Partition Functions, the Bekenstein Bound and Temperature Inversion in Anti-de Sitter Space and its Conformal Boundary
G. W. Gibbons, M. J. Perry, C. N. Pope
TL;DR
We reformulate the Bekenstein bound as $L=E-\frac{S}{2\pi R}$ and show the minimum occurs at $T_L=\frac{1}{2\pi R}$; in AdS$_n$ the radius is fixed by $R=\frac{l}{n-2}$, enabling a precise bulk test, and the paper shows the bound holds for known AdS black holes but can be violated by free quantum fields in AdS, even when the Casimir energy $E_c$ is included.
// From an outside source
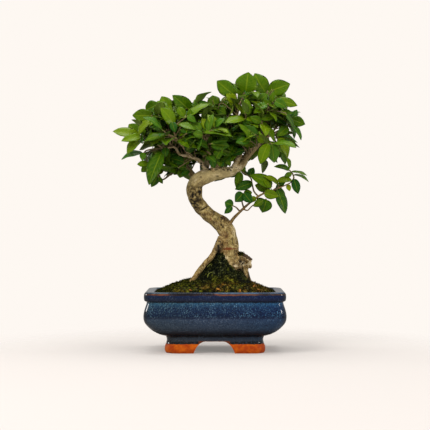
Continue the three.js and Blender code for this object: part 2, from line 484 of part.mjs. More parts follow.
// A tube along a smooth curve through the points, each with its own radius
function stem(path, sides, grown, fluting = 0) {
  const curve = new THREE.CatmullRomCurve3(path.map(point), false, 'catmullrom', 0.5);
  const steps = path.length - 1;
  let across = new THREE.Vector3(1, 0, 0);
  const rings = [];
  for (let step = 0; step <= steps; step += 1) {
    const share = step / steps;
    const centre = curve.getPoint(share);
    const along = curve.getTangent(share);
    across = across.clone().addScaledVector(along, -across.dot(along)).normalize();
    const beside = along.clone().cross(across);
    const radius = path[step][3] + grown;
    const ring = [];
    for (let side = 0; side < sides; side += 1) {
      const angle = side / sides * 2 * Math.PI;
      const reach = radius * (1 + fluting * Math.sin(FLUTES * angle + step * FLUTE_TWIST));
      ring.push(centre.clone().addScaledVector(across, reach * Math.cos(angle))
        .addScaledVector(beside, reach * Math.sin(angle)));
    }
    rings.push(ring);
  }
  return skin(rings);
}

function woodBody(grown) {
  const trunk = stem(TRUNK, TRUNK_SIDES, grown, TRUNK_FLUTING);
  const roots = ROOTS.map((root) => stem(root, ROOT_SIDES, grown));
  const limbs = Object.values(LIMBS).map((limb) => stem(limb, LIMB_SIDES, grown));
  return joined([trunk, ...roots, ...limbs]);
}

function twigCurve(spray) {
  return new THREE.CatmullRomCurve3(spray.twig.map(point), false, 'catmullrom', 0.5);
}

function twigBody(spray) {
  const last = spray.twig.length - 1;
  const path = spray.twig.map(([x, y, z], i) => {
    const radius = TWIG_RADIUS[0] + (TWIG_RADIUS[1] - TWIG_RADIUS[0]) * i / last;
    return [x, y, z, radius];
  });
  return stem(path, TWIG_SIDES, 0);
}

function nearestOnTwig(curve, place) {
  let best = curve.getPoint(0);
  for (let step = 1; step <= TWIG_STEPS; step += 1) {
    const here = curve.getPoint(step / TWIG_STEPS);
    if (here.distanceTo(place) < best.distanceTo(place)) best = here;
  }
  return best;
}

// A leaf that the front view shows. One that looks slender is turned on its own
// axis, so that its real width still suits its length.
function seenLeaf(curve, [baseX, baseZ, tipX, tipZ, width, depth, deeper], shift) {
  const base = new THREE.Vector3(baseX, depth + shift, baseZ);
  const tip = new THREE.Vector3(tipX, depth + shift + deeper, tipZ);
  const along = tip.clone().sub(base);
  const realWidth = Math.max(width, SLENDER_SHARE * along.length());
  along.normalize();
  const front = new THREE.Vector3(0, -1, 0);
  const facing = front.addScaledVector(along, -front.dot(along)).normalize();
  const beside = along.clone().cross(facing);
  if (beside.z < 0) beside.negate();
  const turn = Math.acos(width / realWidth);
  const normal = facing.multiplyScalar(Math.cos(turn)).addScaledVector(beside, Math.sin(turn));
  return { root: nearestOnTwig(curve, base), base, tip, normal, width: realWidth };
}

// One leaf of a pair, or the single leaf at the twig's tip, which is the last one.
// Each pair stands crosswise to the pair before it.
function pairedLeaf(spray, seed, curve, number, extraTurn) {
  const pair = Math.floor(number / 2);
  const side = number % 2 === 0 ? 1 : -1;
  const atTip = number === 2 * spray.pairs;
  const draw = (k) => chance(seed, number * DRAWS_EACH + k);
  const share = atTip ? 1 : PAIR_START + (1 - PAIR_START) * pair / spray.pairs;
  const root = curve.getPoint(share);
  const along = curve.getTangent(share);
  const level = along.clone().cross(new THREE.Vector3(0, 0, 1)).normalize();
  const upright = level.clone().cross(along);
  const turn = pair * Math.PI / 2 + between(PAIR_TURN, draw(1)) + extraTurn;
  const lean = atTip ? Math.abs(extraTurn) * TIP_LEAN : between(PAIR_LEAN, draw(2));
  const out = level.multiplyScalar(side * Math.cos(turn))
    .addScaledVector(upright, side * Math.sin(turn));
  const axis = along.clone().multiplyScalar(Math.cos(lean)).addScaledVector(out, Math.sin(lean));
  axis.z -= PAIR_DROOP * draw(3);
  axis.normalize();
  const length = between(PAIR_LENGTH, draw(4));
  const outward = root.clone().sub(CROWN_CENTRE).normalize().multiplyScalar(FACE_OUTWARD);
  const normal = outward.add(new THREE.Vector3(0, -FACE_FRONT, FACE_UP));
  normal.addScaledVector(axis, -normal.dot(axis)).normalize();
  const base = root.clone().addScaledVector(axis, PAIR_STALK);
  const tip = base.clone().addScaledVector(axis, length);
  return { root, base, tip, normal, width: length * between(PAIR_WIDTH, draw(5)), flat: true };
}

// Triangles between two rows of points that run left to right across a blade
function stitch(near, far) {
  const triangles = [];
  let i = 0;
  let j = 0;
  while (i < near.length - 1 || j < far.length - 1) {
    const nextNear = (i + 1) / (near.length - 1);
    const nextFar = (j + 1) / (far.length - 1);
    if (j < far.length - 1 && (i === near.length - 1 || nextFar <= nextNear)) {
      triangles.push([near[i], far[j + 1], far[j]]);
      j += 1;
    } else {
      triangles.push([near[i], near[i + 1], far[j]]);
      i += 1;
    }
  }
  return triangles;
}

function bladeRows(length, width, flat) {
  if (width < SMALL_LEAF && length < 2 * SMALL_LEAF) return SMALL_ROWS;
  return width > WIDE_LEAF && !flat ? WIDE_ROWS : BLADE_ROWS;
}

// A folded and arched blade on its stalk, split alike on both faces
function bladeBody({ root, base, tip, normal, width, flat }) {
  const along = tip.clone().sub(base);
  const length = along.length();
  along.normalize();
  const right = along.clone().cross(normal);
  const points = [];
  const addRow = (centre, halfWidth, middle) => {
    const lift = flat ? 0 : FOLD * halfWidth;
    const row = [centre.clone().addScaledVector(right, -halfWidth).addScaledVector(normal, lift)];
    if (middle && !flat) row.push(centre.clone());
    row.push(centre.clone().addScaledVector(right, halfWidth).addScaledVector(normal, lift));
    points.push(...row);
    return row.map((_, i) => points.length - row.length + i);
  };
  points.push(root.clone());
  const rows = [[0]];
  if (root.distanceTo(base) > SHORT_STALK) rows.push(addRow(base, STALK_HALF_WIDTH, false));
  bladeRows(length, width, flat).forEach(([share, widthShare]) => {
    const centre = base.clone().addScaledVector(along, share * length)
      .addScaledVector(normal, ARCH * length * 4 * share * (1 - share));
    rows.push(addRow(centre, width / 2 * widthShare, true));
  });
  points.push(tip.clone());
  rows.push([points.length - 1]);
  const face = rows.slice(1).flatMap((row, i) => stitch(rows[i], row));
  const rightEdge = rows.map((row) => row[row.length - 1]);
  const leftEdge = rows.slice(1, -1).map((row) => row[0]).reverse();
  const rim = [...rightEdge, ...leftEdge];
  const count = points.length;
  const index = face.flatMap(([a, b, c]) => [a, b, c, c + count, b + count, a + count]);
  rim.forEach((from, i) => {
    const to = rim[(i + 1) % rim.length];
    index.push(from + count, to + count, to, from + count, to, from);
  });
  const half = BLADE_THICKNESS / 2;
  const upper = points.map((p) => p.clone().addScaledVector(normal, half));
  const lower = points.map((p) => p.clone().addScaledVector(normal, -half));
  return bodyOf([...upper, ...lower], index);
}

function boxOf(body) {
  const { min, max } = body.boundingBox();
  return new THREE.Box3(point(min), point(max)).expandByScalar(LEAF_CLEARANCE);
}

const clearOf = (body, box, other) => !box.intersectsBox(other.box)
  || body.minGap(other.body, 2 * LEAF_CLEARANCE) >= LEAF_CLEARANCE;

// The part of a blade that must not touch the other leaves of its own twig
function outerBlade(leaf) {
  const start = leaf.base.clone().lerp(leaf.tip, OUTER_START);
  return bladeBody({ ...leaf, root: start, base: start, width: leaf.width * OUTER_WIDTH });
}

// Places one leaf at the first of the tried places that is clear of everything
function placeLeaf(owner, makers, others, kept) {
  for (const make of makers) {
    const leaf = make();
    const body = bladeBody(leaf);
    const box = boxOf(body);
    const outer = outerBlade(leaf);
    const free = others.every((other) => other.owner === owner
      || clearOf(other.owner === GROUND ? outer : body, box, other))
      && kept.every((other) => clearOf(outer, box, other));
    if (free) {
      others.push({ owner, body, box });
      kept.push({ body: outer, box: boxOf(outer) });
      return body;
    }
  }
  return null;
}

// Adds the leaves to every twig: first those the front view shows, then the pairs
function sprayBodies(standing) {
  const others = standing.map((body) => ({ owner: GROUND, body, box: boxOf(body) }));
  const sprays = SPRAYS.map((spray, owner) => {
    const twig = twigBody(spray);
    others.push({ owner, body: twig, box: boxOf(twig) });
    return { curve: twigCurve(spray), bodies: [twig], kept: [] };
  });
  SPRAYS.forEach((spray, owner) => {
    const { curve, bodies, kept } = sprays[owner];
    (spray.leaves ?? []).forEach((row) => {
      const makers = DEPTH_TRIES.map((shift) => () => seenLeaf(curve, row, shift));
      const body = placeLeaf(owner, makers, others, kept);
      if (body) bodies.push(body);
    });
  });
  SPRAYS.forEach((spray, owner) => {
    const { curve, bodies, kept } = sprays[owner];
    for (let number = 0; spray.pairs && number <= 2 * spray.pairs; number += 1) {
      const makers = TURN_TRIES.map((turn) => () => pairedLeaf(spray, owner + 1, curve,
        number, turn));
      const body = placeLeaf(owner, makers, others, kept);
      if (body) bodies.push(body);
    }
  });
  return sprays.map(({ bodies }) => joined(bodies));
}

function named(name, body, material) {
  const { vertProperties, triVerts, numProp } = body.getMesh();
  const geometry = new THREE.BufferGeometry();
  const positions = new Float32Array(vertProperties.length / numProp * 3);
  for (let i = 0; i < positions.length; i += 1) {
    positions[i] = vertProperties[Math.floor(i / 3) * numProp + (i % 3)];
  }
  geometry.setAttribute('position', new THREE.BufferAttribute(positions, 3));
  geometry.setIndex(new THREE.BufferAttribute(triVerts, 1));
  geometry.computeVertexNormals();
  const mesh = new THREE.Mesh(geometry, material);
  mesh.name = name;
  return mesh;
}

const paint = (color, roughness) =>
  new THREE.MeshStandardMaterial({ color, roughness, metalness: 0 });
const GLAZE = paint(0x1f4f8f, 0.15);
const SOIL = paint(0x3a2a1c, 1);
const MOSS = paint(0x5c6a22, 1);
const BARK = paint(0x8f7a50, 0.85);
const LEAF_GREENS = [0x4f7d1c, 0x3f6e1a, 0x6a8c22, 0x2f5a1e, 0x587f24];
const LEAF_ROUGHNESS = 0.45;

const wood = woodBody(0).simplify(SLIVER);
const woodSpace = woodBody(GAP);
const rootSpace = woodBody(ROOT_GAP);
const moss = largestPart(mossBody().subtract(rootSpace)).simplify(ROOT_TOLERANCE);
const soil = largestPart(soilBody().subtract(rootSpace)).simplify(ROOT_TOLERANCE);
const sprays = sprayBodies([wood, moss]).map((body) =>
  largestPart(body.subtract(woodSpace)).simplify(SLIVER));

const bonsai = new THREE.Group();
bonsai.add(named('pot', potBody(), GLAZE));
bonsai.add(named('soil', soil, SOIL));
bonsai.add(named('moss', moss, MOSS));
bonsai.add(named('wood', wood, BARK));
SPRAYS.forEach(({ name }, i) => {
  const green = paint(LEAF_GREENS[i % LEAF_GREENS.length], LEAF_ROUGHNESS);
  bonsai.add(named(`spray_${name}`, sprays[i], green));
});

const whole = new THREE.Box3().setFromObject(bonsai);
const middle = whole.getCenter(new THREE.Vector3());
bonsai.position.set(-middle.x, -middle.y, -whole.min.z);

export default bonsai;
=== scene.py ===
import math

import bpy
import numpy as np
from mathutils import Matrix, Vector, kdtree, noise


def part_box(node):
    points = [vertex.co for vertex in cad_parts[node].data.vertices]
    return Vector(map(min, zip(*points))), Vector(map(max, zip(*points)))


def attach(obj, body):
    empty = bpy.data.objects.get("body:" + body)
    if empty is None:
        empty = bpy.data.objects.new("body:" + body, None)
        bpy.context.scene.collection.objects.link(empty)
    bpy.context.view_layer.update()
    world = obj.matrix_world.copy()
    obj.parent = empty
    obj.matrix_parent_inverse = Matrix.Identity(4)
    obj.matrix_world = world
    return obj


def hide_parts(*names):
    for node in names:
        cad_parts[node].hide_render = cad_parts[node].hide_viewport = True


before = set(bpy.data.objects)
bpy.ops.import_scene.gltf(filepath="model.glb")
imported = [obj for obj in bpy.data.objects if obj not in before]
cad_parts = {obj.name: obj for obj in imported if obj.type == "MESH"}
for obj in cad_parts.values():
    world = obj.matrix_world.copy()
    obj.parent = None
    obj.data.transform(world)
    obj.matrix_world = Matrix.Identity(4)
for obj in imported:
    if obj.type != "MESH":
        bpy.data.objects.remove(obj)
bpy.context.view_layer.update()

# Chinese privet bonsai in an oblong glazed pot. Sizes are in millimetres with the pot centred
# on the origin, +X to the right of the front view and -Y towards its viewer.
MM = 0.001
pot_low, pot_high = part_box("pot")
SHIFT = np.array([(pot_low.x + pot_high.x) / 2, (pot_low.y + pot_high.y) / 2, 0.0])

# Pot
POT_HALF_LENGTH = 75.1
POT_HALF_DEPTH = 57.5
POT_DEPTH_PER_LENGTH = 0.65
POT_CORNER = 13
RIM_TOP = 64.7
RIM_INNER = (64, 47)
CAVITY_CORNER = 7
UNDERSIDE = 12.5
POT_FLOOR = 18.5
RECESS = (42.5, 33)
RECESS_CORNER = 1.5
DRAIN_RADIUS = 6.5
DRAIN_SPACING = 25
POT_PROFILE = [
    (51.5, 0), (52.6, 1.2), (53.2, 4), (52.9, 7.5), (51.6, 10.4), (51.1, 12.6), (51.2, 15.4),
    (52.4, 17.9), (55.9, 18.8), (61, 20.9), (67.5, 25.2), (73.6, 32.2), (POT_HALF_LENGTH, 38.5),
    (74.3, 44.8), (72.5, 50.6), (71.8, 53.2), (72, 54.4), (73.4, 55.1), (74.3, 56.2),
    (74.7, 59), (74.5, 61.8), (73.9, 63.5), (72.8, 64.4), (71.4, RIM_TOP),
]
HOLLOW_PROFILE = [
    (50, 33, POT_FLOOR), (60, 41.5, 23.5), (67.5, 48, 33.5), (68.5, 49, 41), (66.5, 48, 51),
    (64, 47, 59.5), (64, 47, 62.4), (64.5, 47.5, 63.9), (65.6, 48.6, 64.6), (67.5, 50.5, 65.6),
]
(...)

Using canonical and grand canonical partition functions encoded by the one-particle function $Y(\beta,\Omega)$ and the Hamiltonian zeta function $\zeta_H(s)$, the authors compute bulk energies and entropies (including $E_c$) for free fields in AdS$_4$, AdS$_5$, and AdS$_7$, and explore rotating cases and matrix-valued field statistics. They find that the Bekenstein bound is violated for several free fields in AdS with explicit negative $L_{\min}$ in multiple dimensions, rotation can drive violations arbitrarily large, and large-$N$ matrix sectors with multi-trace dynamics can also breach the bound, while temperature-inversion relations reveal deep modular-like structure in AdS/CFT contexts. The work highlights the nonuniversality of the bound in quantum field theory on curved backgrounds, clarifying the roles of boundary conditions, Casimir energy, rotation, and higher-spin multiplets, and connects to Hawking-Page physics through marginal bounded states.
Abstract
We reformulate the Bekenstein bound as the requirement of positivity of the Helmholtz free energy at the minimum value of the function L=E- S/(2πR), where R is some measure of the size of the system. The minimum of L occurs at the temperature T=1/(2πR). In the case of n-dimensional anti-de Sitter spacetime, the rather poorly defined size R acquires a precise definition in terms of the AdS radius l, with R=l/(n-2). We previously found that the Bekenstein bound holds for all known black holes in AdS. However, in this paper we show that the Bekenstein bound is not generally valid for free quantum fields in AdS, even if one includes the Casimir energy. Some other aspects of thermodynamics in anti-de Sitter spacetime are briefly touched upon.